>>>>>

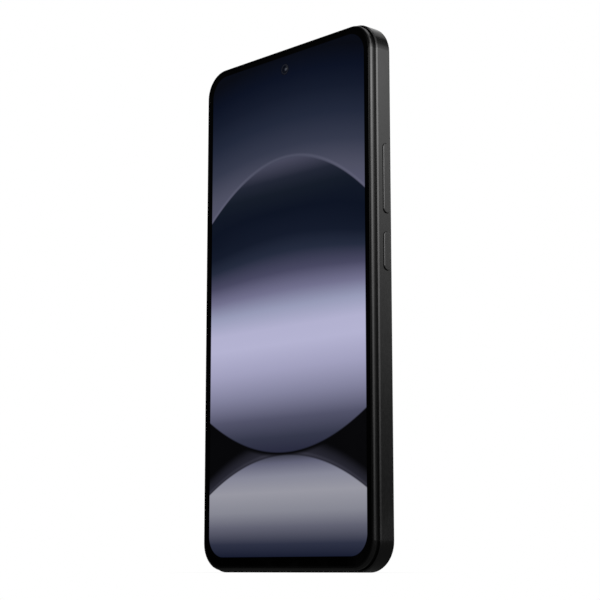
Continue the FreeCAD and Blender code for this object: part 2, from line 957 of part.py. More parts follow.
# ---------------------------------------------------------------- card tray and reader
sim_tray = new_body("sim_tray")
add(
    sim_tray,
    "YZ_Plane",
    left,
    f"{left} + tray_face_depth",
    stadium("tray_face_thickness", "tray_face_length", "tray_offset", "tray_middle"),
)
add(
    sim_tray,
    "YZ_Plane",
    f"{left} + tray_face_depth - 0.2",
    f"{left} + tray_depth",
    (
        "rectangle",
        "tray_offset - tray_thickness/2",
        "tray_middle - tray_width/2",
        "tray_offset + tray_thickness/2",
        "tray_middle + tray_width/2",
    ),
)
cut(
    sim_tray,
    "XZ_Plane",
    "tray_offset - tray_thickness/2 - 0.5",
    "tray_offset + tray_thickness/2 + 0.5",
    *[
        (
            "rounded",
            "card_length",
            "card_width",
            "card_corner",
            f"{left} + card_start + card_length/2 + {i}*card_spacing",
            "tray_middle",
        )
        for i in range(2)
    ],
)
cut(
    sim_tray,
    "YZ_Plane",
    f"{left} - 0.5",
    f"{left} + tray_face_depth + 0.1",
    ("circle", "eject_hole_radius", "tray_offset", "tray_middle + tray_face_length/2 - 0.75"),
)
reader_shell = block(
    "reader_shell",
    f"{left} + 2",
    f"{left} + tray_depth + 1",
    board_back,
    f"{board_back} + reader_height",
    "tray_middle - tray_width/2 - reader_margin",
    "tray_middle + tray_width/2 + reader_margin",
)
reader_space = block(
    "reader_space",
    f"{left} + 1",
    f"{left} + tray_depth + 0.4",
    f"{board_back} + reader_wall",
    f"{board_back} + reader_height - reader_wall",
    "tray_middle - tray_width/2 - tray_slide_gap",
    "tray_middle + tray_width/2 + tray_slide_gap",
)
hollowed("sim_reader", reader_shell, reader_space)

# ---------------------------------------------------------------- charging port
port_top = "(port_recess + port_depth)"
usb_shell = new_body("usb_shell")
add(
    usb_shell,
    "XY_Plane",
    "port_recess",
    port_top,
    flat_stadium("port_thickness", "port_width", "0", "port_offset"),
)
cut(
    usb_shell,
    "XY_Plane",
    "port_recess - 0.5",
    f"{port_top} - port_wall",
    flat_stadium("port_thickness - 2*port_wall", "port_width - 2*port_wall", "0", "port_offset"),
)
usb_tongue = new_body("usb_tongue")
add(
    usb_tongue,
    "XY_Plane",
    "port_recess + tongue_start",
    f"{port_top} - port_wall",
    ("rounded", "tongue_width", "tongue_thickness", "0.2", "0", "port_offset"),
)
contacts = []
for side, face in (
    ("low", "port_offset - tongue_thickness/2 - contact_depth"),
    ("high", "port_offset + tongue_thickness/2"),
):
    for i in range(12):
        x = f"contact_pitch*({i - 5.5}) - contact_width/2"
        contacts.append(
            block(
                f"contact_{side}_{i}",
                x,
                f"{x} + contact_width",
                face,
                f"{face} + contact_depth",
                "port_recess + contact_start",
                "port_recess + contact_start + contact_length",
            )
        )
joined("usb_contacts", contacts)
usb_gasket = new_body("usb_gasket")
add(
    usb_gasket,
    "XY_Plane",
    "band_wall",
    "band_wall + gasket_depth",
    flat_stadium("port_thickness + gasket_wall/2", "port_width + 2*gasket_wall", "0", "port_offset"),
    flat_stadium("port_thickness + 2*gasket_gap", "port_width + 2*gasket_gap", "0", "port_offset"),
)

# ---------------------------------------------------------------- sound
kept(
    block(
        "speaker_mesh",
        "speaker_middle - speaker_mesh_length/2",
        "speaker_middle + speaker_mesh_length/2",
        "port_offset - mesh_width/2",
        "port_offset + mesh_width/2",
        "band_wall",
        "band_wall + mesh_thickness",
    ),
)
speaker_left = "sub_board_right + 1.5"
speaker_outline = [
    (speaker_left, "band_wall + 0.2"),
    (f"{right} - 10.85", "band_wall + 0.2"),
    (f"{right} - 3.35", "corner_radius + 0.5"),
    (f"{right} - 3.35", "speaker_top"),
    (speaker_left, "speaker_top"),
]
plate("loudspeaker", plate_back, f"{shroud_front} - speaker_gap", ("polygon", speaker_outline))
kept(
    block(
        "earpiece_mesh",
        "earpiece_middle - earpiece_mesh_length/2",
        "earpiece_middle + earpiece_mesh_length/2",
        "port_offset - mesh_width/2",
        "port_offset + mesh_width/2",
        f"{top} - band_wall - mesh_thickness",
        f"{top} - band_wall",
    ),
)
kept(
    block(
        "earpiece",
        "earpiece_middle - earpiece_length/2",
        "earpiece_middle + earpiece_length/2",
        plate_back,
        f"{plate_back} + earpiece_depth",
        f"{top} - band_wall - earpiece_height - 0.2",
        f"{top} - band_wall - 0.2",
    ),
)
kept(
    block(
        "vibration_motor",
        "sub_board_right + motor_left_gap",
        "sub_board_right + motor_left_gap + motor_length",
        plate_back,
        f"{plate_back} + motor_depth",
        "motor_bottom",
        "motor_bottom + motor_height",
    ),
)
for name, x, z in (
    ("bottom_microphone", "bottom_microphone_x", "sub_board_bottom"),
    ("top_microphone", "top_microphone_x", "main_board_top - microphone_side"),
):
    kept(
        block(
            name,
            f"{x} - microphone_width/2",
            f"{x} + microphone_width/2",
            board_back,
            f"{board_back} + microphone_depth",
            z,
            f"{z} + microphone_side",
        ),
    )

# ---------------------------------------------------------------- boards and what sits on them


def main_outline(shy):
    """The main board's L shape with one corner cut off, drawn smaller all round."""
    return [
        (f"-board_side + {shy}", f"main_board_bottom + {shy}"),
        (f"main_board_right - {shy}", f"main_board_bottom + {shy}"),
        (f"main_board_right - {shy}", f"main_board_strip - {shy}"),
        (f"-main_board_inner - {shy}", f"main_board_strip - {shy}"),
        (f"-main_board_inner - {shy}", f"main_board_top - {shy}"),
        (f"-board_side + board_corner + {shy}", f"main_board_top - {shy}"),
        (f"-board_side + {shy}", f"main_board_top - board_corner - {shy}"),
    ]


main_board = plate(
    "main_board",
    board_front,
    board_back,
    ("polygon", main_outline("0")),
    *boss_circles("boss_radius + boss_gap", UPPER_BOSSES),
)
sub_outline = [
    ("-board_side + 0.4", "sub_board_bottom + board_corner + 1.8"),
    ("-board_side + board_corner + 1.4", "sub_board_bottom"),
    ("-port_width/2 - 0.35", "sub_board_bottom"),
    ("-port_width/2 - 0.35", f"{port_top} + 0.4"),
    ("port_width/2 + 0.35", f"{port_top} + 0.4"),
    ("port_width/2 + 0.35", "sub_board_bottom"),
    ("sub_board_right", "sub_board_bottom"),
    ("sub_board_right", "sub_board_top"),
    ("-board_side + 0.4", "sub_board_top"),
]
sub_board = plate(
    "sub_board",
    board_front,
    board_back,
    ("polygon", sub_outline),
    *boss_circles("boss_radius + boss_gap", LOWER_BOSSES[:4]),
)
can_front = f"{plate_back} + can_gap"
can_bottom = "main_board_bottom + 5.5"
can_top = "main_board_top - 9"
lid_bottom = "main_board_top - 19"
lid_top = "main_board_top - 8.5"
lid_back = f"{board_back} + back_shield_height"
hollowed(
    "front_shield",
    block("front_can", "can_left", "can_right", can_front, board_front, can_bottom, can_top),
    block(
        "front_can_space",
        "can_left + shield_wall",
        "can_right - shield_wall",
        f"{can_front} + shield_wall",
        f"{board_front} + 1",
        f"{can_bottom} + shield_wall",
        f"{can_top} - shield_wall",
    ),
)
kept(
    block(
        "processor",
        "processor_left",
        "processor_left + processor_side",
        f"{board_front} - chip_thickness",
        board_front,
        f"{can_bottom} + 6",
        f"{can_bottom} + 6 + processor_side",
    ),
)
hollowed(
    "back_shield",
    block("back_can", "can_left", "can_right", board_back, lid_back, lid_bottom, lid_top),
    block(
        "back_can_space",
        "can_left + shield_wall",
        "can_right - shield_wall",
        f"{board_back} - 1",
        f"{lid_back} - shield_wall",
        f"{lid_bottom} + shield_wall",
        f"{lid_top} - shield_wall",
    ),
)
kept(
    block(
        "memory_chip",
        "memory_left",
        "memory_left + memory_width",
        board_back,
        f"{board_back} + chip_thickness",
        f"{lid_bottom} + 1.5",
        f"{lid_bottom} + 1.5 + memory_height",
    ),
)


def screw_holes(shroud, bosses):
    cut(
        shroud,
        "XZ_Plane",
        f"{shroud_front} - 0.5",
        f"{shroud_back} + 0.5",
        *boss_circles("screw_radius + screw_clearance", bosses),
    )
    cut(
        shroud,
        "XZ_Plane",
        f"{shroud_back} - screw_sink",
        f"{shroud_back} + 0.5",
        *boss_circles("screw_head_radius + 0.1", bosses),
    )


upper_shroud = plate("upper_shroud", shroud_front, shroud_back, ("polygon", main_outline("0.3")))
screw_holes(upper_shroud, UPPER_BOSSES)
lower_outline = [
    ("-board_side + 0.7", "sub_board_bottom + board_corner + 2.1"),
    ("-board_side + board_corner + 1.7", "sub_board_bottom + 0.3"),
    (f"{right} - 10.85", "sub_board_bottom + 0.3"),
    (f"{right} - 3.55", "corner_radius + 0.8"),
    (f"{right} - 3.55", "sub_board_top - 0.3"),
    ("-board_side + 0.7", "sub_board_top - 0.3"),
]
lower_shroud = plate("lower_shroud", shroud_front, shroud_back, ("polygon", lower_outline))
screw_holes(lower_shroud, LOWER_BOSSES)
screws = []
for number, (x, z) in enumerate(UPPER_BOSSES + LOWER_BOSSES):
    screws.append(
        rod(
            f"shank_{number}",
            "y",
            "screw_radius",
            x,
            f"{plate_back} + screw_depth",
            z,
            f"{shroud_back} - 0.2 - ({plate_back} + screw_depth)",
        ),
    )
    screws.append(
        rod(
            f"head_{number}",
            "y",
            "screw_head_radius",
            x,
            f"{shroud_back} - screw_sink",
            z,
            "screw_head_height",
        ),
    )
joined("shroud_screws", screws)
plate(
    "nfc_coil",
    shroud_back,
    f"{shroud_back} + 0.1",
    ("rounded", "coil_width", "coil_height", "2", "coil_x", "main_board_top - coil_drop"),
    (
        "rounded",
        "coil_width - 2*coil_band",
        "coil_height - 2*coil_band",
        "1.5",
        "coil_x",
        "main_board_top - coil_drop",
    ),
)

# ---------------------------------------------------------------- battery and cables
sheet_back = f"({plate_back} + sheet_thickness)"
tape_back = f"({sheet_back} + sheet_thickness)"
battery_back = f"({tape_back} + battery_thickness)"
battery_middle = "(battery_left + battery_right)/2"
battery_width = "(battery_right - battery_left)"
kept(
    block(
        "graphite_sheet",
        "battery_left + 0.5",
        "battery_right - 0.5",
        plate_back,
        sheet_back,
        "battery_bottom + 1",
        "battery_top - 1",
    )
)


def tape(side):
    """One of the two pull strips under the battery, a quarter of its width off its middle."""
    inner = f"{battery_middle} + {side}*{battery_width}/4 - tape_width/2"
    return block(
        "tape_left" if side < 0 else "tape_right",
        inner,
        f"{inner} + tape_width",
        sheet_back,
        tape_back,
        "battery_bottom + 4",
        "battery_top - 4",
    )


joined("battery_tapes", [tape(-1), tape(1)])
battery_cell = plate(
    "battery_cell",
    tape_back,
    battery_back,
    (
        "rounded",
        battery_width,
        "battery_top - battery_bottom",
        "1.5",
        battery_middle,
        "(battery_top + battery_bottom)/2",
    ),
)
dress(battery_cell, "Fillet", "Radius", "battery_edge", edges_on("y", battery_back))
kept(
    block(
        "battery_flex",
        "-26",
        "-12",
        board_back,
        f"{board_back} + flex_thickness",
        "battery_top",
        "main_board_bottom + 3.5",
    )
)

main_flex = new_body("main_flex")
run_front = f"({battery_back} + 0.02)"
run_back = f"({run_front} + flex_thickness)"
low_turn = "(battery_bottom - 0.9)"
high_turn = "(battery_top + 0.9)"
flex_on_board = f"({board_back} + flex_thickness)"
main_path = [
    (board_back, "sub_board_top - 3.5"),
    (board_back, f"{low_turn} + flex_thickness"),
    (run_front, f"{low_turn} + flex_thickness"),
    (run_front, f"{high_turn} - flex_thickness"),
    (board_back, f"{high_turn} - flex_thickness"),
    (board_back, "main_board_bottom + 4"),
    (flex_on_board, "main_board_bottom + 4"),
    (flex_on_board, high_turn),
    (run_back, high_turn),
    (run_back, low_turn),
    (flex_on_board, low_turn),
    (flex_on_board, "sub_board_top - 3.5"),
]
add(main_flex, "YZ_Plane", "-4", "4.6", ("polygon", main_path))
coax_x = f"{right} - 7.55"
joined(
    "coax_cable",
    [
        rod(
            "coax_core",
            "z",
            "0.5",
            coax_x,
            f"{plate_back} + 0.5",
            "20.4",
            "main_board_bottom + 2 - 20.4",
        ),
        rod(
            "coax_plug",
            "y",
            "0.9",
            coax_x,
            f"{plate_back} + 0.2",
            "main_board_bottom + 2",
            f"{board_front} - {plate_back} - 0.2",
        ),
    ],
)

# ---------------------------------------------------------------- checks and export
document.removeObject(ruler.Name)
document.recompute()
for thing in document.Objects:
    if "Invalid" in thing.State or "Error" in thing.State:
        raise ValueError(f"{thing.Name} did not build: {thing.State}")
os.makedirs("parts", exist_ok=True)
for name, body in BODIES.items():
    if body.Shape.isNull() or not body.Shape.isValid() or not body.Shape.Solids:
        raise ValueError(f"{name} is not a valid solid")
    body.Shape.exportStep(f"parts/{name}.step")
print(len(BODIES), "pieces")
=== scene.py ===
"""Studio scene of a slab phone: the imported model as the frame, with finishes and finer pieces on it."""

import math

import bmesh
import bpy
from mathutils import Matrix, Vector


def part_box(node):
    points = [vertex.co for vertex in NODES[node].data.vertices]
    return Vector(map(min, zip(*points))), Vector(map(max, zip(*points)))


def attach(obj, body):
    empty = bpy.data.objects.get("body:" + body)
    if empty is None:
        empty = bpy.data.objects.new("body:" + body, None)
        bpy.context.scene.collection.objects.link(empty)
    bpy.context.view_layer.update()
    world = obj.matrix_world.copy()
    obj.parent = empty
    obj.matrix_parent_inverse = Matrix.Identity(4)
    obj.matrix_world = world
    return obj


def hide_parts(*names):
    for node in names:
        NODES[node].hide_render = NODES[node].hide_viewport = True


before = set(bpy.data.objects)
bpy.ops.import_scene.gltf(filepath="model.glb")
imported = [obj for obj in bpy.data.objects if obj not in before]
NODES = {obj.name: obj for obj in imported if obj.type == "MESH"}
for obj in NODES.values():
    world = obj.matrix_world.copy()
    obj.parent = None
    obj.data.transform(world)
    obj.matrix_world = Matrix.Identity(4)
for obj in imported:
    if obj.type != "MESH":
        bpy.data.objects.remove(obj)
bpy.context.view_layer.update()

MM = 0.001


# ---------------------------------------------------------------- helpers for node trees


def plug(tree, value, socket):
    """Joins a socket to another, or sets a plain value on it."""
    if isinstance(value, bpy.types.NodeSocket):
        tree.links.new(value, socket)
    else:
        socket.default_value = value


def put(tree, kind, inputs=None, **settings):
    """A new node with its settings and inputs."""
    made = tree.nodes.new(kind)
    for name, value in settings.items():
        setattr(made, name, value)
    for socket, value in (inputs or {}).items():
        plug(tree, value, made.inputs[socket])
    return made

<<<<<

▶ **YOUR GOAL**:
Reproduce only the lines from the one containing "checks and export" through the one containing "for node trees", inclusive of both.

▶ **TASK RESULT**:
# ---------------------------------------------------------------- checks and export
document.removeObject(ruler.Name)
document.recompute()
for thing in document.Objects:
    if "Invalid" in thing.State or "Error" in thing.State:
        raise ValueError(f"{thing.Name} did not build: {thing.State}")
os.makedirs("parts", exist_ok=True)
for name, body in BODIES.items():
    if body.Shape.isNull() or not body.Shape.isValid() or not body.Shape.Solids:
        raise ValueError(f"{name} is not a valid solid")
    body.Shape.exportStep(f"parts/{name}.step")
print(len(BODIES), "pieces")
=== scene.py ===
"""Studio scene of a slab phone: the imported model as the frame, with finishes and finer pieces on it."""

import math

import bmesh
import bpy
from mathutils import Matrix, Vector


def part_box(node):
    points = [vertex.co for vertex in NODES[node].data.vertices]
    return Vector(map(min, zip(*points))), Vector(map(max, zip(*points)))


def attach(obj, body):
    empty = bpy.data.objects.get("body:" + body)
    if empty is None:
        empty = bpy.data.objects.new("body:" + body, None)
        bpy.context.scene.collection.objects.link(empty)
    bpy.context.view_layer.update()
    world = obj.matrix_world.copy()
    obj.parent = empty
    obj.matrix_parent_inverse = Matrix.Identity(4)
    obj.matrix_world = world
    return obj


def hide_parts(*names):
    for node in names:
        NODES[node].hide_render = NODES[node].hide_viewport = True


before = set(bpy.data.objects)
bpy.ops.import_scene.gltf(filepath="model.glb")
imported = [obj for obj in bpy.data.objects if obj not in before]
NODES = {obj.name: obj for obj in imported if obj.type == "MESH"}
for obj in NODES.values():
    world = obj.matrix_world.copy()
    obj.parent = None
    obj.data.transform(world)
    obj.matrix_world = Matrix.Identity(4)
for obj in imported:
    if obj.type != "MESH":
        bpy.data.objects.remove(obj)
bpy.context.view_layer.update()

MM = 0.001


# ---------------------------------------------------------------- helpers for node trees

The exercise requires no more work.